Hi all. Here’s how I see baseball on this Friday, June 22.
If you went to bed before, say 10:30 last night you would have thought Florida had won a rather dull victory over Texas Tech in the College World Series. Those who held out until the finish got a show. Though Texas Tech could never quite catch the Gators, they certainly kept them interested. With the score 5-0 in the last of the 7th, the Red Raiders rallied for 3 runs. The Gators, on their mettle answered back with 3 more to make it 8–3. But the boys from Lubbock weren’t ready to give up yet. They put up another 3-spot in the 8th making it an 8-6 contest. The death blow was the Gators’ scoring a run in the 9th.
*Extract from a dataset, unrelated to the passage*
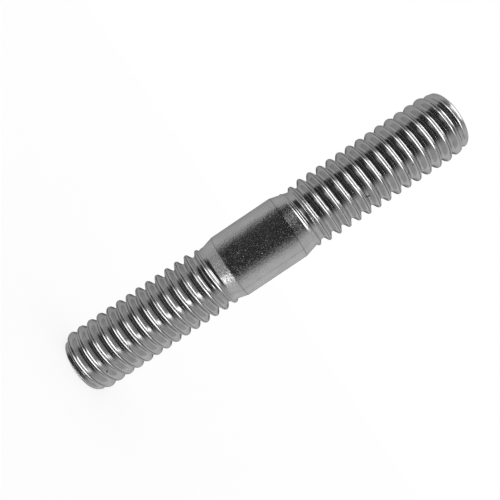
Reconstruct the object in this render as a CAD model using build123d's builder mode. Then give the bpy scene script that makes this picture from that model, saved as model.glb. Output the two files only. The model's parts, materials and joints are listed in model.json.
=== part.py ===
"""Double ended stud, M6 x 1: two rolled threads with a plain full-bodied shank between them."""
import os
from math import ceil, cos, pi, radians, sin, tan

from build123d import *

# Thread, one form for both ends, mm and degrees
THREAD_DIA = 5.84  # across the crests
PITCH = 1.0
FLANK_ANGLE = 60.0  # between the two flanks of a groove
CREST_FLAT = 0.2  # width along the axis

# Lengths along the axis, mm
LOW_END_LENGTH = 15.35  # shorter threaded end, up to the shank's edge
SHANK_LENGTH = 5.95
TOP_END_LENGTH = 16.45  # longer threaded end, from the shank's edge

# Plain shank, and the tapers that step it down to the rolling blank, mm and degrees
SHANK_PROUD = 0.02  # radially, past the crests
TAPER_HALF_ANGLE = 15.0

# Point at each end: how far its edge lies inside the crests, and its length, mm
LOW_POINT_INSET = 0.42
LOW_POINT_LENGTH = 0.65
TOP_POINT_INSET = 0.34
TOP_POINT_LENGTH = 1.35

# Length over which each thread fades into the blank, in turns
LOW_RUN_OUT = 1.1
TOP_RUN_OUT = 1.8

# Where each groove's root leaves its end face, turned about +Z from +X, degrees
LOW_GROOVE_ANGLE = 139.0
TOP_GROOVE_ANGLE = 179.0

# A groove is laid in arcs, and cut from just outside the crests, mm
ARCS_PER_TURN = 3
CUT_MARGIN = 0.06

TOTAL_LENGTH = LOW_END_LENGTH + SHANK_LENGTH + TOP_END_LENGTH
FLANK_SLOPE = tan(radians(FLANK_ANGLE / 2))
CREST_RADIUS = THREAD_DIA / 2
ROOT_RADIUS = CREST_RADIUS - (PITCH - CREST_FLAT) / 2 / FLANK_SLOPE
BLANK_RADIUS = CREST_RADIUS - (PITCH / 2 - CREST_FLAT) / 2 / FLANK_SLOPE
SHANK_RADIUS = CREST_RADIUS + SHANK_PROUD
CUT_RADIUS = CREST_RADIUS + CUT_MARGIN
TAPER_LENGTH = (SHANK_RADIUS - BLANK_RADIUS) / tan(radians(TAPER_HALF_ANGLE))


def groove_corners(z, full_depth_end, blank_end):
    """Radius and height of a groove's root, lower lip and upper lip, where its root is at z."""
    fade = max(0.0, (z - full_depth_end) / (blank_end - full_depth_end))
    root = ROOT_RADIUS + fade * (BLANK_RADIUS + CUT_MARGIN - ROOT_RADIUS)
    half_width = (CUT_RADIUS - root) * FLANK_SLOPE
    return [(root, z), (CUT_RADIUS, z - half_width), (CUT_RADIUS, z + half_width)]


def helical_patch(start, end, angle):
    """Face between two helical edges over one arc, given the pair of points at each end of it."""
    half_arc = pi / ARCS_PER_TURN
    middle = [((r0 + r1) / 2 / cos(half_arc), (z0 + z1) / 2) for (r0, z0), (r1, z1) in zip(start, end)]
    turned = zip((start, middle, end), (angle, angle + half_arc, angle + 2 * half_arc))
    points = [[(r * cos(turn), r * sin(turn), z) for r, z in pair] for pair, turn in turned]
    first_radius, second_radius = start[0][0], start[1][0]
    weights = [[w * second_radius, w * first_radius] for w in (1, cos(half_arc), 1)]
    return Face.make_bezier_surface(points, weights)


def groove(full_depth_end, blank_end):
    """Right-hand V groove as a solid, from one turn below the end face to where it fades out."""
    steps = range(-ARCS_PER_TURN, ceil(blank_end / PITCH * ARCS_PER_TURN) + 1)
    corners = [groove_corners(k * PITCH / ARCS_PER_TURN, full_depth_end, blank_end) for k in steps]
    angles = [2 * pi * k / ARCS_PER_TURN for k in steps]
    faces = []
    for below, above, angle in zip(corners, corners[1:], angles):
        for i, j in ((0, 1), (1, 2), (2, 0)):
            faces.append(helical_patch((below[i], below[j]), (above[i], above[j]), angle))
    for triangle, angle in ((corners[0], angles[0]), (corners[-1], angles[-1])):
        outline = [(r * cos(angle), r * sin(angle), z) for r, z in triangle]
        faces.append(Face(Wire.make_polygon(outline)))
    return Solid(Shell(faces))


def threaded_end(length, run_out, point_inset, point_length):
    """One end, standing on its point at z = 0, up to the shank's edge at z = length."""
    blank_end = length - TAPER_LENGTH
    full_depth_end = blank_end - run_out * PITCH
    cutter = groove(full_depth_end, blank_end)
    with BuildPart() as end:
        with BuildSketch(Plane.XZ):
            with BuildLine():
                Polyline(
                    (0, 0),
                    (CREST_RADIUS - point_inset, 0),
                    (CREST_RADIUS, point_length),
                    (CREST_RADIUS, full_depth_end),
                    (BLANK_RADIUS, blank_end),
                    (SHANK_RADIUS, length),
                    (0, length),
                    close=True,
                )
            make_face()
        revolve(axis=Axis.Z)
        add(cutter, mode=Mode.SUBTRACT)
    return end.part


low_end = threaded_end(LOW_END_LENGTH, LOW_RUN_OUT, LOW_POINT_INSET, LOW_POINT_LENGTH)
top_end = threaded_end(TOP_END_LENGTH, TOP_RUN_OUT, TOP_POINT_INSET, TOP_POINT_LENGTH)

with BuildPart() as stud:
    with Locations(Rotation(0, 0, LOW_GROOVE_ANGLE)):
        add(low_end)
    with Locations((0, 0, LOW_END_LENGTH)):
        Cylinder(SHANK_RADIUS, SHANK_LENGTH, align=(Align.CENTER, Align.CENTER, Align.MIN))
    with Locations(Location((0, 0, TOTAL_LENGTH), (180, 0, -TOP_GROOVE_ANGLE))):
        add(top_end)

stud.part.label = "stud"
os.makedirs("parts", exist_ok=True)
export_step(stud.part, "parts/stud.step")
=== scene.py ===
"""Looks of the M6 double ended stud: rolled thread form, steel finish, studio and camera.

Blender's objects are in metres. Named lengths are in mm and angles in degrees, unless a comment says otherwise.
"""
import json
from functools import partial
from math import cos, pi, radians, sin, tan

import bmesh
import bpy
import numpy as np
from mathutils import Matrix, Vector


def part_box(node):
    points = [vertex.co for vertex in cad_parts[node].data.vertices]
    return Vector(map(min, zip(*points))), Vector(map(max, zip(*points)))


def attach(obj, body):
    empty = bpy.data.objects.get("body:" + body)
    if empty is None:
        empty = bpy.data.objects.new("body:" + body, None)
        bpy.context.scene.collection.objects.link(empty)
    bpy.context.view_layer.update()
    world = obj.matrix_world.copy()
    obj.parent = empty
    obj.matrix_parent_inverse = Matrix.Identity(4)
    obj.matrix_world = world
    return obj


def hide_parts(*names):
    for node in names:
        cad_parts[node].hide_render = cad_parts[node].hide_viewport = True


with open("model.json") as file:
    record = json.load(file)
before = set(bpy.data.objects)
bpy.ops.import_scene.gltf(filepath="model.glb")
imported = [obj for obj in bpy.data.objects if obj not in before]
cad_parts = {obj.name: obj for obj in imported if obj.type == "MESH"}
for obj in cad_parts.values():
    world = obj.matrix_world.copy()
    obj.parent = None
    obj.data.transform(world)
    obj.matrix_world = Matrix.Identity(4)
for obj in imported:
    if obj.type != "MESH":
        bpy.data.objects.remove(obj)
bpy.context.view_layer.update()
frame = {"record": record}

MM = 0.001


def mount(name):
    """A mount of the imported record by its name."""
    return next(m for m in frame["record"]["mounts"] if m["name"] == name)


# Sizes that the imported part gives
low_corner, high_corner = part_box("stud")
TOTAL = high_corner.z / MM
SHANK_RADIUS = min(high_corner.x, -low_corner.x, high_corner.y, -low_corner.y) / MM
SHANK_LENGTH = mount("shank")["dims"]["length_mm"]
SHANK_START = mount("shank")["pos_m"][2] / MM - SHANK_LENGTH / 2
SHANK_END = SHANK_START + SHANK_LENGTH

# Thread form, as in the part's source, with the rounding that rolling leaves.
# A blend is the reach within which two surfaces round into each other.
PITCH = 1.0
CREST_RADIUS = 2.92
ROOT_RADIUS = 2.385
ROOT_BLEND = 0.08
FLANK_SLOPE = tan(radians(30))
ROOF_ROUNDING = 0.02
ROOF_RISE = 0.045
SHOULDER_BLEND = 0.03
RUN_OUT_BLEND = 0.03
TAPER_SLOPE = tan(radians(15))
TAPER_BLEND = 0.02
POINT_BLEND = 0.06

# Unevenness along the helix: waves per turn from slowest to fastest, how many, and how far they reach
WANDER_RATES = (0.35, 3.1)
WANDER_WAVES = 9
CREST_WANDER = 0.005
FOLD_WANDER = 0.006
FOLD_DEPTH_WANDER = 0.15  # share of the fold's depth
FOLD_FULL_HEIGHT = 0.3  # height of the crest over the root from which the fold has its full depth

# The two threaded ends. way is 1 where the shank lies above the end face, and -1 where it lies below.
# root_angle is where the root leaves the end face, about +Z from +X. flanks are the radii at which the flanks
# would meet in the root, and roof the slopes of the crest, each for the side towards the low end and then for
# the other side. fold_zone gives the heights between which the fold along the crest is darkened with painted
# shade. Run-outs give the radius of crest and root by the distance in turns past last_full: the dies left the
# first half turn short of full height, and folded it up again before the neck.
LOW_END = {
    "way": 1,
    "face_z": 0.0,
    "shank_edge": SHANK_START,
    "root_angle": 139.0,
    "flanks": (2.29, 2.22),
    "roof": (0.52, 0.80),
    "fold_depth": 0.07,
    "fold_half_width": 0.028,
    "fold_zone": (0.5, 14.11),
    "last_full": 13.11,
    "crest_run_out": ((0.0, 2.92), (0.5, 2.79), (0.75, 2.85), (1.0, 2.88), (1.3, 2.76), (1.5, 2.66)),
    "root_run_out": ((0.2, 2.39), (0.5, 2.49), (0.72, 2.60), (0.9, 2.65), (1.0, 2.66)),
    "face_radius": 2.50,
    "point_length": 0.65,
    "edge_rounding": 0.05,
    "seed": 11,
}
TOP_END = {
    "way": -1,
    "face_z": TOTAL,
    "shank_edge": SHANK_END,
    "root_angle": 179.0,
    "flanks": (2.22, 2.26),
    "roof": (0.80, 0.55),
    "fold_depth": 0.06,
    "fold_half_width": 0.024,
    "fold_zone": (23.0, TOTAL - 1.1),
    "last_full": 24.0,
    "crest_run_out": (
        (0.0, 2.92), (0.25, 2.915), (0.5, 2.86), (0.75, 2.79), (1.25, 2.79), (1.75, 2.71), (2.1, 2.66),
    ),
    "root_run_out": ((0.1, 2.39), (0.75, 2.43), (1.25, 2.50), (1.45, 2.60), (1.6, 2.66), (1.9, 2.67)),
    "face_radius": 2.58,
    "point_length": 1.35,
    "edge_rounding": 0.27,
    "seed": 47,
}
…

That was the one the visitors couldn’t recover from, and the Raiders went meekly in the home 9th.
So the Gators from the Gainesville swamp advance and will play Arkansas tonight. Before that happens, Oregon State and Mississippi State will face each other at 3 PM Eastern. In both cases, one team is undefeated. The unbeaten pair ar Mississippi State and Arkansas. Their foes-OSU and Florida-would have to win today to force a rematch tomorrow whose winners would advance to the final round starting Monday. The obvious advantage would be for either Mississippi State or Arkansas to win now meaning they could rest all the pitchers both tomorrow and Sunday. These games are taxing all the pitching staffs involved and any team that can get an extra day’s rest has a leg up on a team that can’t. OSU and Florida will be desperate, and all hands will be on deck where pitching is concerned. Pitchers who are either too young for the draft or seniors who haven’t been drafted will throw their hearts and souls out there, knowing it could be their last game before going from college hero to new kid on some demeaning job.
No pitching coach will allow a pitcher to do what Fairleigh Dickinson’s Mike Mongiello did in 1988. The youngster who would be later drafted by the White Sox threw over 200 pitches in a 14-inning playoff against Fordham with no relief pitcher replacing him. He later told me nobody was keeping count of his pitches. One long winter day I played a recording of the game from my vault, and stopped counting his pitches at 200. That being said, 120 or 130 pitches might be allowed from some freshman, sophomore or senior pitcher who no team has a claim on. If he’s ahead and getting hitters out, he can stay. Let there be trouble, and … well each team used multiple pitchers last night once the late-inning hits started falling.
On a rare cool day where you can open your windows and feel actual air moving, a full major league slate will be played. The earliest will be on Chicago’s south side where the A’s and White Sox have what used to be called a twi-night doubleheader. They were rained out yesterday, requiring the old-fashioned twin bill today. What few fans attend the early game will get to see Sean Manaea of Oakland, the one pitcher with a no-hitter under his belt this year. He faces one of the older starters around, James Shields. I called his games when he was a boy of 18. Now, at 36 he’s right behind CC Sabathia and still giving the White Sox innings when he starts. In the other game, the White Sox’ Lucas Giolito is on view. He’s the man the Sox so badly wanted when they gave up Adam Eaton (smart move considering Eaton’s injury record since then.) In Pittsburgh, Ivan Nova faces the D-Backs’ Patrick Corbin. The Phillies throw Zach Eflin at the Nationals. He’s been a major part of why the Phillies aren’t quite the disaster they’ve been in the last few years. For the Mets, Zack Wheeler faces the Dodgers. He’s the one decent starter they have who isn’t part of trade rumors. I have nothing I can bank on, but all the talk is that Noah Syndergaard and Jacob DeGrom could be traded. The Yankees have CC Sabathia who reached the 8th inning for the first time in years. I’ve written him off as a 4- or 5-inning pitcher at the most. Although he lost, he struck out 10 and mostly looked like the CC the team signed before 2008. Facing the Rays again, He faces Ryne Stanek (at least for openers.) Stanek pitched for Arkansas in the College World Series in 2012. He’s really a relief pitcher but the Rays are so desperate for starters that they use Stanek and some other relievers for the first inning or two, then trot out somebody who can go 4 or 5 innings hopefully. 3 of their starters are hurt, and 3 of their AAA starters have all required Tommy John surgery. It’s a controversial way of doing business which baseball pundit Brian Kenny loves to debate on twitter with anybody who has enough time on their hands to engage him.
In the depths of the minors where radio seldom interferes, and if a game is covered at all it’s on the Internet, there is still room for high drama. In the rookie Appalachian League, Johnson City thought they were on their way to a 10-2 win through 7 innings. However Bluefield put up 4 in the 8th, after which the home team got a run making it 11-6. Did that stop the team from the Virginia-West Virginia border? It didn’t. They put up 4 in their half of the 9th to make it 11-10. It was a gallant but unsung rally as neither team wrote a game story for the Associated Press. Johnson City is a Cardinals’ team and has been for some years. Bluefield, a city which country star Stonewall Jackson sung about 50 years ago was an Orioles’ team for decades but now has a contract with the Blue Jays.